Information supplied:
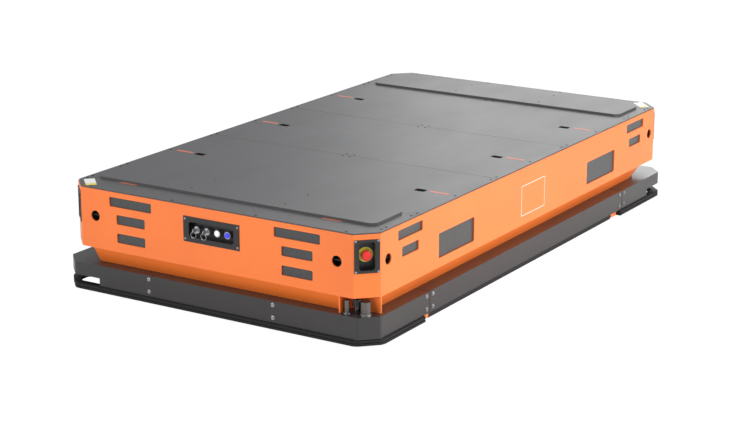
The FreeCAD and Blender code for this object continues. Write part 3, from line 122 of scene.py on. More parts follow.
class RobotStage(bpy.types.PropertyGroup):
    """Camera and light."""

    azimuth: bpy.props.FloatProperty(
        name="Azimuth", description="Camera turn from the front towards the right side",
        subtype="ANGLE", unit="ROTATION", default=radians(32.07))
    elevation: bpy.props.FloatProperty(
        name="Elevation", description="Camera height above the horizon",
        subtype="ANGLE", unit="ROTATION", default=radians(16.05))
    distance: bpy.props.FloatProperty(
        name="Distance", description="Camera distance from its aim", subtype="DISTANCE",
        unit="LENGTH", min=1, default=7.54)
    aim: bpy.props.FloatVectorProperty(
        name="Aim", description="Point the camera looks at", subtype="TRANSLATION",
        unit="LENGTH", size=3, default=(0.585, -1.063, 0.455))
    lens: bpy.props.FloatProperty(
        name="Lens", description="Focal length in millimetres", min=20, max=300,
        default=95.8)
    backdrop: bpy.props.FloatProperty(
        name="Backdrop", description="Strength of the white behind the robot", min=0,
        max=2, default=1.06)


# ---------------------------------------------------------------- finishes


class Field:
    """A node's output that takes part in sums, so that a pattern reads as a formula."""

    def __init__(self, finish, socket):
        self.finish = finish
        self.socket = socket

    def maths(self, operation, *values):
        return self.finish.node("ShaderNodeMath", {"operation": operation}, values)

    def __add__(self, other):
        return self.maths("ADD", self, other)

    def __sub__(self, other):
        return self.maths("SUBTRACT", self, other)

    def __rsub__(self, other):
        return self.maths("SUBTRACT", other, self)

    def __mul__(self, other):
        return self.maths("MULTIPLY", self, other)

    def between(self, low, high):
        """0 below low, 1 above high and a smooth step in between."""
        return self.finish.node("ShaderNodeMapRange", {"interpolation_type": "SMOOTHSTEP"},
                                {"Value": self, "From Min": low, "From Max": high})

    __radd__ = __add__
    __rmul__ = __mul__


class Nodes:
    """A tree whose nodes all come from one method."""

    def __init__(self, tree):
        self.tree = tree

    def node(self, kind, settings=None, inputs=(), output=0):
        """Adds a node, with its settings first, then its sockets' values or links."""
        node = self.tree.nodes.new(kind)
        for key, value in (settings or {}).items():
            setattr(node, key, value)
        pairs = inputs.items() if isinstance(inputs, dict) else enumerate(inputs)
        for key, value in pairs:
            if isinstance(value, Field):
                self.tree.links.new(value.socket, node.inputs[key])
            else:
                node.inputs[key].default_value = value
        return Field(self, node.outputs[output])

    def surface(self, field):
        """Makes a shader the surface of the material or the world."""
        out = next(node for node in self.tree.nodes if "Surface" in node.inputs)
        self.tree.links.new(field.socket, out.inputs["Surface"])


class Finish(Nodes):
    """One material and the nodes that give it its detail."""

    def __init__(self, name, colour, **constants):
        self.material = bpy.data.materials.new(name)
        self.material.use_nodes = True
        super().__init__(self.material.node_tree)
        self.shader = self.tree.nodes["Principled BSDF"]
        self.colour = tuple(colour) + (1.0,)
        self.shader.inputs["Base Color"].default_value = self.colour
        for socket, value in constants.items():
            self.shader.inputs[socket.replace("_", " ")].default_value = value
        self.place = self.node("ShaderNodeTexCoord", {}, {}, "Object")

    def noise(self, scale, detail=2.0, rough=0.5, stretch=None):
        """Noise whose scale is in cells per metre."""
        place = self.place
        if stretch:
            place = self.node("ShaderNodeMapping", {}, {"Vector": place, "Scale": stretch})
        return self.node("ShaderNodeTexNoise", {}, {
            "Vector": place, "Scale": scale, "Detail": detail, "Roughness": rough})

    def blend(self, factor, first, second):
        """Mixes two colours, each a colour or a Field."""
        colours = [c if isinstance(c, Field) else tuple(c) + (1.0,) for c in (first, second)]
        return self.node("ShaderNodeMix", {"data_type": "RGBA"},
                         {0: factor, 6: colours[0], 7: colours[1]}, 2)

    def feed(self, socket, field):
        self.tree.links.new(field.socket, self.shader.inputs[socket])
        return self

    def bump(self, height, strength, distance):
        normal = self.node("ShaderNodeBump", {}, {
            "Height": height, "Strength": strength, "Distance": distance})
        return self.feed("Normal", normal)


FINISHES = {}


def shades(colour, dark, light):
    """Two tints of a colour, for slight variation across a surface."""
    return (tuple(c * dark for c in colour), tuple(min(1, c * light) for c in colour))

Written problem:
Your answer should be a single number: the count of lines holding the word "part".

Result of the exercise:
2